Although I did not eviscerate it in my original review, I made it pretty clear that Halston's signature masculine wasn't for me. I blamed cinnamon, and remarked on how this particular "oriental chypre" did not jive with my cinnamon sensitivities. It struck me as being peculiarly dated, very much a seventies lounge-lizard cologne. I must say, my bottle must have either been: (a) a bad batch, completely possible given the threads online with guys complaining about a fuzzy cinnamon element that cloys, or (b) simply a corked bottle that was off before I ever opened it. The Marshalls in my neighborhood is guilty of selling soured colognes, and Z-14 wouldn't be the first I've purchased. I recall buying Azzaro Pour Homme once, and wondering when the hell they put civet in there.
I saw a cologne/aftershave set of Z-14 on clearance in Walgreens today, and figured for nine bucks, what the heck.
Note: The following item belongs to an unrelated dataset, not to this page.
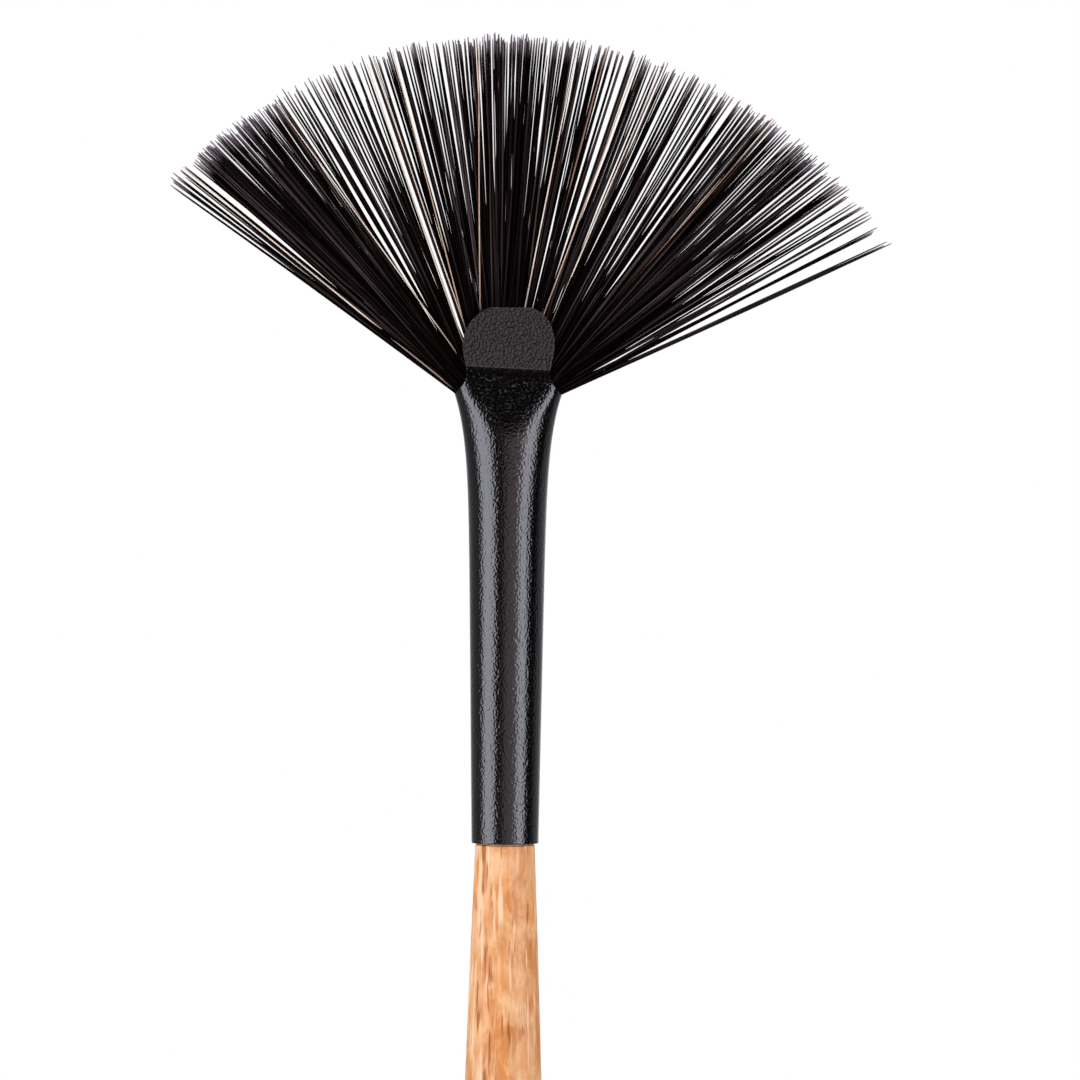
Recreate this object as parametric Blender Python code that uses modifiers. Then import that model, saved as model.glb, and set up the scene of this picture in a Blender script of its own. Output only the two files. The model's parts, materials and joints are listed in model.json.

It's almost a new year, perhaps it's a good time to give Z a second chance. I'm glad I grabbed it, because what currently wafts from my wrist is very nice. Let's not beat around the bush here - there's a cinnamon note in this fragrance that, however subtly integrated, just doesn't work for me. I could do without it. But for whatever reason it's not screaming up at me, and I'm getting far more mossy, citrusy woods instead. In fact, the entire fragrance seems to be a poetic take on lemon.
There's nothing better than a good spicy-woody citrus fragrance. Citrus is common in perfume, and there are two roads, the one traveled, and the one less taken. The first is Juicy-Froot; the second, dry woods. Grey Flannel exemplifies the greatness of the latter approach by husking lemon into a super-dry, intensely bitter note that nearly collapses in on itself. Z-14, from the exact same era, aims just as high, marrying that dryness to tree moss, labdanum, cedar, and pine. It stays bitter and aromatic, never quite leafing up like its counterpart 1-12, and maintains a masculine balance for three or four hours, before fading quietly away. It's not a masterpiece, it's not going to weaken female knees, but it's really good, and smells classy. Try it if you don't mind sacrificing current trends for a forgotten, well-made chypre, one needing nothing but its oakmoss back.